A recovery in this share began in late 2023 and continued through early 2026. In February, the foreign share of the Treasury market rose to 24.5%. This fluctuation was influenced by the unique fiscal environment of 2025, particularly during the "Debt Ceiling" period from January through June. During those months, the total US debt remained static while foreign investors continued their steady accumulation, causing their relative share to rise. When the ceiling was lifted in July 2025, the Treasury Department issued a flood of new debt to replenish its cash accounts and fund ongoing deficits, which temporarily diluted the foreign share before it began its most recent climb.
Geopolitical Realignment: The Euro Area vs. China
The geographic distribution of Treasury holdings is currently undergoing a historic realignment. For decades, China and Hong Kong were viewed as the essential pillars of foreign demand. However, these entities have been systematically reducing their exposure. In the 12 months ending in February, China and Hong Kong shed $96 billion in Treasuries, bringing their combined holdings to $962 billion. Over the last decade, China has cut its holdings by more than one-third, a move widely interpreted by analysts as a strategic effort to diversify reserves away from the US dollar amid escalating geopolitical tensions.

Conversely, the Euro Area has emerged as a voracious buyer. European holdings reached a record $2.0 trillion in February, following a $164 billion increase over 12 months. Interestingly, this demand is not driven by the region’s largest economy, Germany, which holds a relatively modest $109 billion. Instead, the accumulation is concentrated in global financial hubs: Luxembourg, Ireland, and Belgium. Together with France—whose banking sector functions as a global intermediary—these jurisdictions account for 82% of the Euro Area’s total Treasury holdings.
Japan remains the largest single-country holder of US debt, with $1.24 trillion in securities. Japan’s holdings have fluctuated between $1.0 trillion and $1.3 trillion for years. This stability is maintained despite periodic, aggressive sell-offs by the Japanese Ministry of Finance, which occasionally liquidates Treasury holdings to acquire Yen in an effort to stabilize its domestic currency against the dollar.

The Cayman Islands and the "Basis Trade" Phenomenon
One of the most significant revelations in recent Treasury analysis is the extent to which "foreign" demand is actually a reflection of US-based financial activity. The Cayman Islands officially hold $443 billion in Treasuries, but this figure is widely considered a massive undercount. A report from the Federal Reserve Board of Governors suggested that Treasury holdings by Cayman-domiciled US hedge funds were undercounted by as much as $1.4 trillion at the end of 2024.
This discrepancy arises from the "Basis Trade," a sophisticated arbitrage strategy employed by large US hedge funds. In this trade, funds buy Treasury securities (going long) while simultaneously selling Treasury futures (going short). Because these funds are domiciled in the Cayman Islands for regulatory and tax purposes, their massive long positions should be categorized as foreign. However, the Treasury International Capital (TIC) data often fails to capture these positions correctly, misclassifying them as domestic.

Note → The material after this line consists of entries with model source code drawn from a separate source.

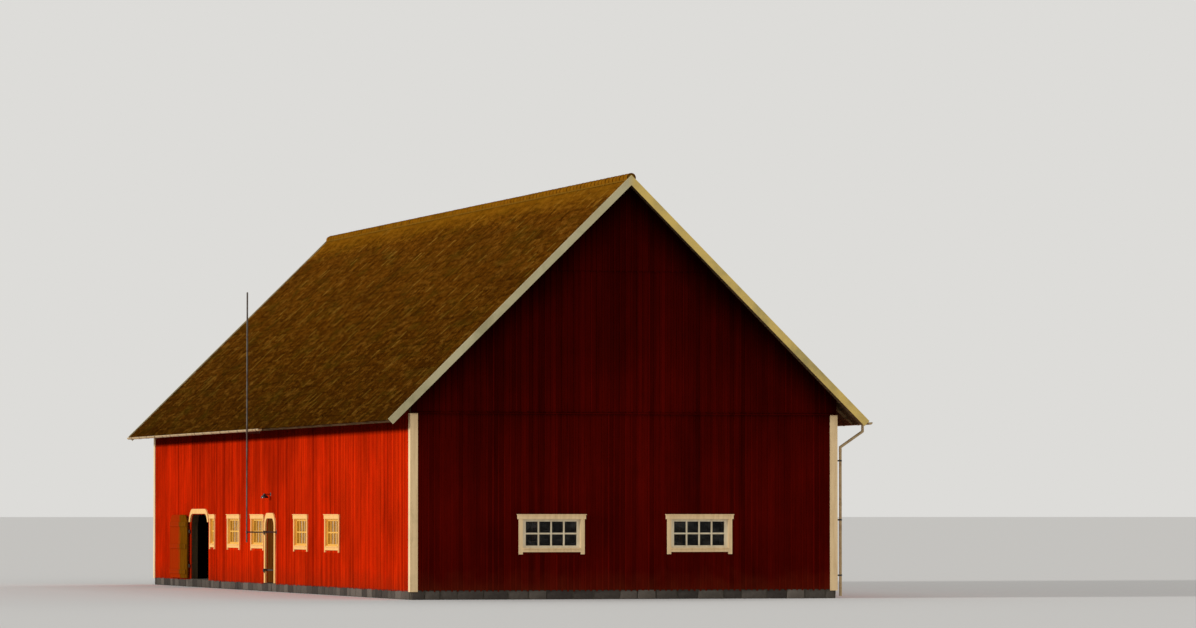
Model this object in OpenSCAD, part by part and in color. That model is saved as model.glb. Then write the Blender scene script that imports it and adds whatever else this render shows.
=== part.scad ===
// Timber barn with a steep tiled roof, two doorways in its long west side,
// white corner boards, white barge boards and small-paned windows.
// The front gable faces -Y, the long side with the doorways faces -X.
// Origin: middle of the floor's underside, at ground level. Units: millimetres.

/* [Overall size] */
// Width over the wall faces
barn_w = 11840; // [10000:20:13000]
// Length over the wall faces
barn_l = 35140; // [34600:20:37000]
// Height of the stone footing, and of the floor, above the ground
plinth_h = 250; // [200:10:350]
// Thickness of the outer walls
wall_t = 220; // [180:10:300]

/* [Roof] */
// Half width of the roof at its lower edge
eave_run = 6680; // [6400:10:6900]
// Height of the roof's lower edge above the floor
eave_rise = 4540; // [4300:10:4700]
// Height of the top of the barge boards above the floor
apex_rise = 11090; // [10500:10:11500]
// How far the roof runs past each gable wall
verge_over = 580; // [300:10:800]
// Thickness of the roof deck, square to the slope
deck_t = 70; // [50:5:120]
// Room for the tiles above the deck, square to the slope
tile_room = 60; // [40:5:80]
// Width of a barge board, square to the slope
barge_w = 190; // [140:5:240]

/* [Gables] */
// Height of the drip board across the gable, above the floor
belt_rise = 4740; // [4600:10:4900]
// Height of the second joint in the gable boarding, above the floor
tier_rise = 8540; // [8000:10:9000]
// How far each tier of gable boarding stands out over the one below
tier_step = 30; // [15:5:45]

/* [Windows] */
// Width over a window's outer casing boards
win_w = 1820; // [1500:10:2000]
// Height from a window's lowest board to the top of its head board
win_h = 990; // [900:10:1100]
// Height of a window's middle above the floor
win_mid = 1505; // [1400:5:1600]
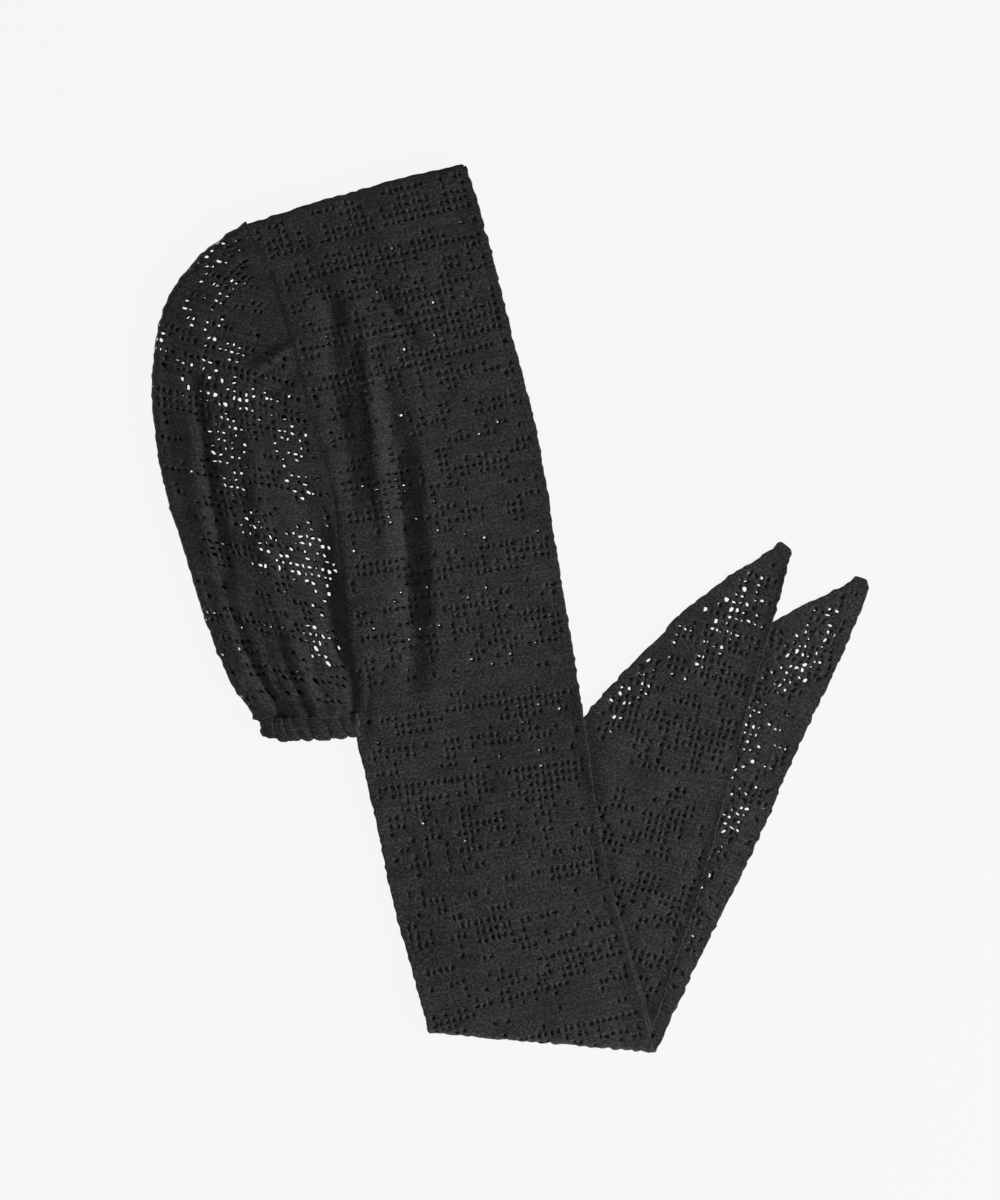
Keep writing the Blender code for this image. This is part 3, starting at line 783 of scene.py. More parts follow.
def unevenness(x, y, waves):
    """Sum of a set of waves at a place."""
    total = 0
    for kx, ky, phase in zip(*waves):
        total = total + np.sin(kx * x + ky * y + phase)
    return total * math.sqrt(2 / len(waves[0]))


# Waves of the edges across and along, of the net's drift across and along, and of the
# height: (seed, count, shortest and longest in metres)
SHORT_WAVES = [make_waves(seed, 12, 0.005, 0.013) for seed in (11, 12)]
DRIFT_WAVES = [make_waves(seed, 8, 0.009, 0.024) for seed in (14, 15)]
LONG_WAVES = make_waves(13, 10, 0.020, 0.060)


def lie_unevenly(place):
    """Gives the laid cloth the small unevenness of a soft net."""
    x = place[..., 0]
    y = place[..., 1]
    return place + np.stack([
        WAVER * unevenness(x, y, SHORT_WAVES[0]),
        WAVER * unevenness(x, y, SHORT_WAVES[1]),
        UNEVEN * unevenness(x, y, LONG_WAVES) * ease(place[..., 2] / UNEVEN_RUN)], -1)


def beside_front_edge(x, y):
    """Relief of the far tie beside the hood's front edge, from the distance to it."""
    _, edge_x, edge_y, heading = LIE["near"]
    away = (x - np.interp(-y, -edge_y, edge_x)) * np.cos(np.interp(-y, -edge_y, heading))
    hollow = np.exp(-(np.maximum(away, 0) / EDGE_HOLLOW_WIDTH) ** 2)
    swell = np.exp(-((away - EDGE_SWELL_PLACE) / EDGE_SWELL_WIDTH) ** 2)
    return EDGE_SWELL * swell - EDGE_HOLLOW * hollow


def far_tie_edge():
    """Folded-back front edge of the far tie on the floor plane, from low to high."""
    v = np.linspace(TIE_FOLDS["far"][0] * LENGTH["far"], LENGTH["far"], LOOP_STEPS)
    x, y = flat_place("far", front_inset("far", v), v)
    fx, fy, turned = fold_under("far", x, y)
    back = turned >= math.pi
    return fx[back], fy[back]


FAR_TIE_EDGE = far_tie_edge()


def beside_far_tie(x, y):
    """Swell of the near tie beside the far tie's edge, which lies on it."""
    edge_x, edge_y = FAR_TIE_EDGE
    away = (x - np.interp(y, edge_y, edge_x)) * math.cos(math.radians(FAR_TIE_LEAN))
    start, run = NEAR_SWELL_FALL
    swell = ease(away / NEAR_SWELL_RISE) * (1 - ease((away - start) / run))
    return NEAR_SWELL * swell * ease((edge_y[-1] - y) / NEAR_SWELL_END_RUN)


def curl(side, u):
    """Lift of a free front edge that curls up."""
    height, width = EDGE_LIFT[side]
    return height * np.exp(-(u / width) ** 2)


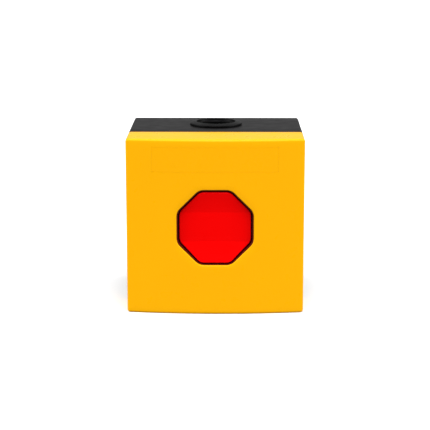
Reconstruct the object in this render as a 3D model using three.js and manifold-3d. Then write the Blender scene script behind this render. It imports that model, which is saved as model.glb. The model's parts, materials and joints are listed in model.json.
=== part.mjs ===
// Emergency stop button for surface mounting: a square two-part box, black behind and yellow in front,
// with an octagonal red push plate set flush in the front and a cable entry in the top.
//
// Frame: millimetres, +Z up. The wall is the plane y = 0 and the front faces -Y. The origin is the centre
// of the mounting face, on the axis of the push plate.
//
// How it works: the push plate, plunger and crossbar are clamped together by one long screw and slide in
// the operator frame, which hangs on pillars inside the cover. The crossbar pushes the plungers of two
// normally closed contact blocks. A sliding latch plate drops into the plunger's groove at full travel,
// and the reset pin in the underside lifts it out again.

import * as THREE from "three";
import { mergeVertices } from "three/addons/utils/BufferGeometryUtils.js";
import Module from "manifold-3d";

const wasm = await Module();
wasm.setup();

// ---------------------------------------------------------------- driving dimensions

const SIDE = 88; // width and height of the box
const HALF = SIDE / 2;
const BASE_DEPTH = 49; // wall to seam
const COVER_DEPTH = 22; // seam to the front face, at its left and right edges
const CROWN = 3.3; // how far the middle of the front face stands out past those edges
const WALL = 3;
const FRONT_WALL = 2.6;
const CORNER_R = 1.2;
const GAP = 0.3; // between pieces that touch in the real thing

const SEAM_Y = -BASE_DEPTH;
const EDGE_Y = SEAM_Y - COVER_DEPTH;
const FRONT_Y = EDGE_Y - CROWN;
const CROWN_R = (HALF ** 2 + CROWN ** 2) / (2 * CROWN);
const INNER = HALF - WALL; // half of the clear width inside

const BUTTON_FLATS = 35.5; // across the flats of the push plate
const APERTURE_FLATS = 38.1;
const APERTURE_R = 5.8; // corner radius of the aperture; the pieces inside it have parallel corners
const COLLAR_FLATS = 36.4; // inside the guide collar
const TRAVEL = 5;
const BUTTON_RIM_Y = FRONT_Y + 0.7;
const DISH_DEPTH = 2.3;
const DISH_FOLD_SLOPE = 0.16; // slope of the dish beside its flat middle band; it steepens towards the rim
const DISH_STEPS = 4;

const ENTRY_Y = -BASE_DEPTH / 2; // cable entries lie half way back in the base
const ENTRY_R = 10.5;

const FRAME_Y = [-54, -51]; // front and back of the operator frame's plate
const PILLAR_AT = 24;
const SHAFT_R = 5;
const CROSSBAR_Y = [-33.7, -31];
const CARRIER_Y = [-25.5, -23.5];
const BLOCK_X = 13; // contact blocks lie this far left and right of the axis
const LATCH_Y = [-43, -41.5];
const LATCH_MID_Y = (LATCH_Y[0] + LATCH_Y[1]) / 2;
const RESET_TRAVEL = 2.5;
const SCREW_X = 23.5; // cover screws and cover hooks
const SCREW_Y = -60;
const MOUNT_HOLES = 30; // wall screws, left, right, up and down from the axis

const MATERIALS = {
  yellow: { color: 0xf6a800, roughness: 0.42, metalness: 0 },
  black: { color: 0x2b2a2c, roughness: 0.6, metalness: 0 },
  red: { color: 0xd40006, roughness: 0.35, metalness: 0 },
  maroon: { color: 0x3a0608, roughness: 0.5, metalness: 0 },
  rubber: { color: 0x1b1b1c, roughness: 0.85, metalness: 0 },
  silicone: { color: 0x8a8c8e, roughness: 0.8, metalness: 0 },
  white: { color: 0xe9e7e0, roughness: 0.4, metalness: 0 },
  grey: { color: 0x6f7478, roughness: 0.55, metalness: 0 },
  blue: { color: 0x1f4fa3, roughness: 0.4, metalness: 0 },
  steel: { color: 0xb9bcc0, roughness: 0.3, metalness: 1 },
  brass: { color: 0xc79a45, roughness: 0.32, metalness: 1 },
  copper: { color: 0xb8683c, roughness: 0.35, metalness: 1 },
};
for (const key of Object.keys(MATERIALS)) {
  MATERIALS[key] = new THREE.MeshStandardMaterial({ name: key, ...MATERIALS[key] });
}

// ---------------------------------------------------------------- solids from three.js geometry

function solidOf(geometry) {
  const loose = geometry.index ? geometry.toNonIndexed() : geometry;
  const bare = new THREE.BufferGeometry();
  bare.setAttribute("position", loose.getAttribute("position"));
  const merged = mergeVertices(bare, 1e-4);
  const corners = merged.index.array;
  const kept = [];
  for (let i = 0; i < corners.length; i += 3) {
    const [a, b, c] = [corners[i], corners[i + 1], corners[i + 2]];
    if (a !== b && b !== c && c !== a) kept.push(a, b, c);
  }
  const vertProperties = merged.attributes.position.array;
  return new wasm.Manifold(new wasm.Mesh({ numProp: 3, vertProperties, triVerts: new Uint32Array(kept) }));
}

function geometryOf(solid) {
  const mesh = solid.getMesh();
  const geometry = new THREE.BufferGeometry();
  geometry.setAttribute("position", new THREE.BufferAttribute(new Float32Array(mesh.vertProperties), 3));
  geometry.setIndex(new THREE.BufferAttribute(new Uint32Array(mesh.triVerts), 1));
  geometry.computeVertexNormals();
  return geometry;
}

function joined(first, ...others) {
  return others.reduce((sum, other) => sum.add(other), first);
}

function cut(body, ...tools) {
  return tools.reduce((rest, tool) => rest.subtract(tool), body);
}

// A box between two values on each axis.
function block([x0, x1], [y0, y1], [z0, z1]) {
  const geometry = new THREE.BoxGeometry(x1 - x0, y1 - y0, z1 - z0);
  return solidOf(geometry.translate((x0 + x1) / 2, (y0 + y1) / 2, (z0 + z1) / 2));
}

// A cylinder along Y between two values of y.
function rodY(radius, [y0, y1], [x, z] = [0, 0], sides = 24) {
  return solidOf(new THREE.CylinderGeometry(radius, radius, y1 - y0, sides).translate(x, (y0 + y1) / 2, z));
}

// A cylinder along Z between two values of z.
function rodZ(radius, [z0, z1], [x, y] = [0, 0], sides = 24) {
  const geometry = new THREE.CylinderGeometry(radius, radius, z1 - z0, sides).rotateX(Math.PI / 2);
  return solidOf(geometry.translate(x, y, (z0 + z1) / 2));
}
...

If the Cayman Islands’ holdings were adjusted to include these missing billions, their total would approach $2 trillion, making the territory the largest "foreign" holder of US debt. This realization fundamentally alters the understanding of market risk. The basis trade is highly leveraged; while it provides essential liquidity during stable periods, it can become a source of systemic instability during market volatility. This was evidenced in March 2020, when a breakdown in the basis trade forced the Federal Reserve to intervene with massive liquidity injections to prevent the Treasury market from seizing up.
Broad Implications for the US Fiscal Outlook
The increasing reliance on private, leveraged, and "synthetic" foreign demand has profound implications for the US government’s fiscal sustainability. Unlike central banks, which often hold Treasuries for long-term stability and reserve requirements, private investors and hedge funds are highly sensitive to price fluctuations and interest rate trajectories.

As the US government continues to run multi-trillion-dollar annual deficits, the need for a stable and diverse buyer base is paramount. The current trend suggests that while the world is not yet "abandoning" the dollar, the nature of the relationship has changed. Demand is no longer driven solely by the dollar’s status as a global reserve currency but by its utility in complex financial engineering and tax-advantaged corporate structures.
Market analysts warn that if yields continue to rise to accommodate the massive supply of new debt, the "interest expense" portion of the federal budget will eventually eclipse other major spending categories. By the end of 2025, interest payments on the debt had already begun to consume a record percentage of federal tax receipts. If the "foreign" demand—which we now know is largely composed of private financial centers and US-managed funds—wavers due to a shift in the risk-reward profile of the basis trade or a change in global tax laws, the US Treasury may find itself facing a significantly more expensive and volatile borrowing environment.

In summary, the record $9.49 trillion in foreign holdings is a testament to the continued depth of the US capital markets, but it masks a fragile reality. With China retreating and the "Basis Trade" masking the true origins of demand, the "foreign" label has become more of a geographic technicality than a reflection of genuine international confidence. As the debt continues to balloon toward $40 trillion and beyond, the transparency and stability of this investor base will remain the most critical variable in the global financial system.